The info we know about the insides of Jupiter, like Mars, is mostly educated guesswork, based on some basic facts that we can see from observing it with our telescopes and also information we can gather from studying the way gases behave in a laboratory. Jupiter probably has a core of rocky material amounting to something like 10 to 15 Earth-masses. Above the core lies the main bulk of the planet in the form of liquid metallic hydrogen. This exotic form of the most common of elements is possible only at enormous pressures, which only exist because of Jupiter's size. The outermost layer is composed primarily of ordinary hydrogen and helium. The atmosphere we see is just the very top of this deep layer. Water, carbon dioxide, methane and other simple molecules are also present in tiny amounts.

Jupiter along with other gas planets has high velocity winds (about 400mph) which are confined in wide bands of latitude. Slight chemical and temperature differences between these bands are responsible for the distinct alternating colors. The light colored bands are called zones; the dark ones belts. The colors correlate with the cloud's altitude: blue lowest, followed by browns and whites, with reds highest. Sometimes we see the lower layers through holes in the upper ones.
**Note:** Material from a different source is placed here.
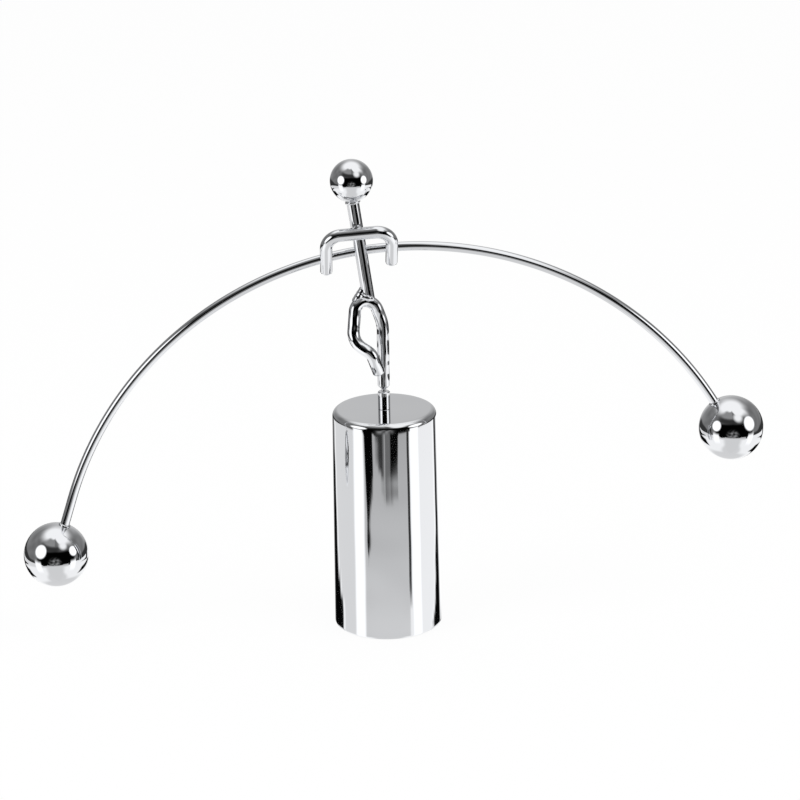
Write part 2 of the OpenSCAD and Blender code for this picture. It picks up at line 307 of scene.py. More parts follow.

The Great Red Spot (GRS) has been seen by Earthly observers for more than 300 years The GRS is an oval about 12,000 by 25,000 km, big enough to hold two Earths. Current info indicates that the GRS is a high-pressure storm region whose cloud tops are much higher and colder than the surrounding regions. Nobody knows for sure why the GRS has stayed in existence for so long.

Jupiter is just about as large in diameter as a gas planet can be. If more material were to be added, it would be compressed by gravity such that the overall radius would increase only slightly. Stars can be larger only because the tremendous energy released in their cores pushes outward. Jupiter would have to aquire at least 80 times more material than it currently has to become a star.

Jupiter has rings like Saturn's, but much fainter and smaller. They were completely unexpected and only discovered when two of the Voyager 1 scientists insisted that they should at least check to see if any rings might be present. Unlike Saturn's, Jupiter's rings are dark.

When it is in the nighttime sky, Jupiter is often the brightest "star" in the sky (it is second only to Venus, which is seldom visible in a dark sky). The four Galilean moons are easily visible with binoculars; a few bands and the Great Red Spot can be seen with a small astronomical telescope. There's not much of a chance that life exists on Jupiter. Jupiter’s interior is an environment of pressures up to three million times the sea-level pressure on earth, and temperatures as high as 10,000 degrees. It’d be really amazing indeed if any life as we know it, could exist there.